Superparamagnetic nanoparticles with LC polymer brush shell as efficient dopants for ferronematic phases

Abstract

Liquid crystal (LC) based magnetic materials consisting of LC hosts doped with functional magnetic nanoparticles enable optical switching of the mesogens at moderate magnetic field strengths and thereby open the pathway for the design of novel smart devices. A promising route for the fabrication of stable ferronematic phases is the attachment of a covalently bound LC polymer shell onto the surface of nanoparticles. With this approach, ferronematic phases based on magnetically blocked particles and the commercial LC 4-cyano-4′-pentylbiphenyl (5CB) liquid crystal were shown to have a sufficient magnetic sensitivity, but the mechanism of the magneto–nematic coupling is unidentified.

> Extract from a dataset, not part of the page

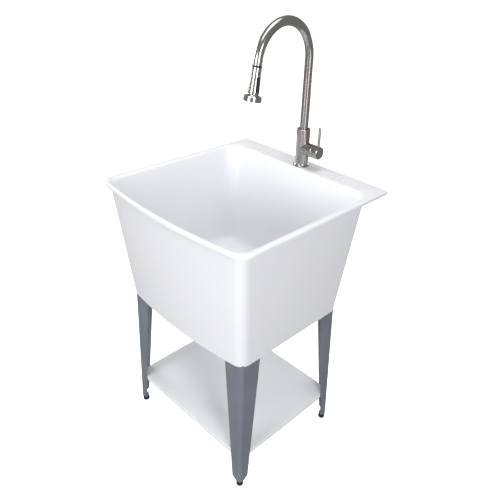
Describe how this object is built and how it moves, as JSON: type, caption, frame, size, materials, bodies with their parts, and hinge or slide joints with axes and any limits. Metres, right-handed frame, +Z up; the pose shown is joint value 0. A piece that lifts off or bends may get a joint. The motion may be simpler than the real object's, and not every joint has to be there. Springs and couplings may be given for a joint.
{
  "type": "utility laundry sink",
  "caption": "Free-standing white moulded laundry tub on splayed grey steel legs with a lower shelf and a tall brushed pull-down mixer tap on its rear deck.",
  "frame": {"origin": "on the floor under the middle of the plan", "axes": "+Z up along the longest extent, +X to the user's right, -Y towards the user"},
  "size_m": [0.58, 0.5869, 1.2811],
  "materials": {
    "white_plastic": "satin",
    "shelf_plastic": "satin",
    "leg_paint": "satin",
    "zinc": "satin",
    "stainless": "satin",
    "chrome": "polished",
    "brushed_nickel": "brushed",
    "brass": "satin",
    "white_nylon": "matte",
    "black_plastic": "matte",
    "black_rubber": "matte"
  },
  "bodies": {
    "stand": {"tub": "white_plastic", "leg_front_left": "leg_paint", "leg_front_right": "leg_paint", "leg_back_left": "leg_paint", "leg_back_right": "leg_paint", "leg_screws": "zinc", "shelf": "shelf_plastic", "shelf_screws": "zinc", "leveler_nuts": "zinc", "drain_body": "chrome", "drain_gasket": "black_rubber", "drain_washer": "white_nylon", "drain_locknut": "white_nylon", "tailpiece": "white_nylon", "tailpiece_washer": "white_nylon", "coupling_nut": "white_nylon", "base_gasket": "black_rubber", "base_ring": "brushed_nickel", "mounting_shank": "brass", "mounting_gasket": "black_rubber", "mounting_washer": "zinc", "mounting_nut": "brass", "nut_screws": "zinc", "faucet_body": "brushed_nickel", "cartridge": "white_nylon", "cartridge_nut": "brass", "valve_dome": "brushed_nickel"},
    "foot_front_left": {"leveler_pad_front_left": "black_rubber"},
    "stem_front_left": {"leveler_stem_front_left": "zinc"},
    "foot_front_right": {"leveler_pad_front_right": "black_rubber"},
    "stem_front_right": {"leveler_stem_front_right": "zinc"},
    "foot_back_left": {"leveler_pad_back_left": "black_rubber"},
    "stem_back_left": {"leveler_stem_back_left": "zinc"},
    "foot_back_right": {"leveler_pad_back_right": "black_rubber"},
    "stem_back_right": {"leveler_stem_back_right": "zinc"},
    "basket": {"drain_basket": "stainless"},
    "mixer_swivel": {"stem_carrier": "white_nylon", "stem_pin": "stainless"},
    "handle": {"cartridge_stem": "brass", "handle_hub": "brushed_nickel", "lever_rod": "brushed_nickel", "hub_screw": "stainless"},
    "spout": {"spout_tube": "brushed_nickel", "spout_bushing": "black_plastic", "spout_rings": "black_rubber", "dock_sleeve": "black_plastic"},
    "connector": {"hose_connector": "brass"},
    "spray_head": {"spray_shell": "brushed_nickel", "button_bezel": "black_plastic", "nozzle_ring": "brushed_nickel", "spray_face": "black_plastic", "aerator": "black_plastic"},
    "rocker": {"mode_rocker": "black_plastic"}
  },
  "joints": [
    {"name": "foot_slide_front_left", "type": "slide", "parent": "stand", "child": "foot_front_left", "axis": [0, 0, 1], "range_m": [-0.014, 0.006]},
    {"name": "stem_turn_front_left", "type": "hinge", "parent": "foot_front_left", "child": "stem_front_left", "pos_m": [-0.2508, -0.2301, 0.02], "axis": [0, 0, 1], "range_deg": [-4040, 1740]},
    {"name": "foot_slide_front_right", "type": "slide", "parent": "stand", "child": "foot_front_right", "axis": [0, 0, 1], "range_m": [-0.014, 0.006]},
    {"name": "stem_turn_front_right", "type": "hinge", "parent": "foot_front_right", "child": "stem_front_right", "pos_m": [0.2508, -0.2301, 0.02], "axis": [0, 0, 1], "range_deg": [-4040, 1740]},
    {"name": "foot_slide_back_left", "type": "slide", "parent": "stand", "child": "foot_back_left", "axis": [0, 0, 1], "range_m": [-0.014, 0.006]},
    {"name": "stem_turn_back_left", "type": "hinge", "parent": "foot_back_left", "child": "stem_back_left", "pos_m": [-0.2508, 0.1715, 0.02], "axis": [0, 0, 1], "range_deg": [-4040, 1740]},
    {"name": "foot_slide_back_right", "type": "slide", "parent": "stand", "child": "foot_back_right", "axis": [0, 0, 1], "range_m": [-0.014, 0.006]},
    {"name": "stem_turn_back_right", "type": "hinge", "parent": "foot_back_right", "child": "stem_back_right", "pos_m": [0.2508, 0.1715, 0.02], "axis": [0, 0, 1], "range_deg": [-4040, 1740]},
    {"name": "basket_lift", "type": "slide", "parent": "stand", "child": "basket", "axis": [0, 0, 1], "range_m": [0, 0.12]},
    {"name": "temperature_turn", "type": "hinge", "parent": "stand", "child": "mixer_swivel", "pos_m": [0.044, 0.2476, 0.915], "axis": [1, 0, 0], "range_deg": [-45, 45]},
    {"name": "flow_tilt", "type": "hinge", "parent": "mixer_swivel", "child": "handle", "pos_m": [0.044, 0.2476, 0.915], "axis": [0, 1, 0], "range_deg": [0, 20]},
    {"name": "spout_swing", "type": "hinge", "parent": "stand", "child": "spout", "pos_m": [0, 0.2476, 0.955], "axis": [0, 0, 1], "continuous": true},
    {"name": "head_pull", "type": "slide", "parent": "spout", "child": "connector", "axis": [0, -0.1736, -0.9848], "range_m": [0, 0.45]},
    {"name": "head_swivel", "type": "hinge", "parent": "connector", "child": "spray_head", "pos_m": [0, 0.04453, 1.16847], "axis": [0, -0.1736, -0.9848], "continuous": true},
    {"name": "mode_press", "type": "hinge", "parent": "spray_head", "child": "rocker", "pos_m": [0.0115, 0.03723, 1.12711], "axis": [0, 0.9848, -0.1736], "range_deg": [-4, 4]}
  ],
  "couplings": [
    {"joint": "stem_turn_front_left", "follows": "foot_slide_front_left", "rad_per_m": 5026.5},
    {"joint": "stem_turn_front_right", "follows": "foot_slide_front_right", "rad_per_m": 5026.5},
    {"joint": "stem_turn_back_left", "follows": "foot_slide_back_left", "rad_per_m": 5026.5},
    {"joint": "stem_turn_back_right", "follows": "foot_slide_back_right", "rad_per_m": 5026.5}
  ]
}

To get deeper insight into the coupling modes present in these systems, we prepared ferronematic materials based on superparamagnetic particles, which respond to external fields with internal magnetic realignment instead of mechanical rotation. This aims at clarifying whether the hard coupling of the magnetization to the particle's orientation (magnetic blocking) is a necessary component of the magnetization–nematic director coupling mechanism. We herein report the fabrication of a ferronematic phase consisting of surface-functionalized superparamagnetic Fe₃O₄ particles and 5CB. We characterize the phase behavior and investigate the magneto-optical properties of the new ferronematic phase and compare it to the ferronematic system containing magnetically blocked CoFe₂O₄ particles to get information about the origin of the magneto–nematic coupling.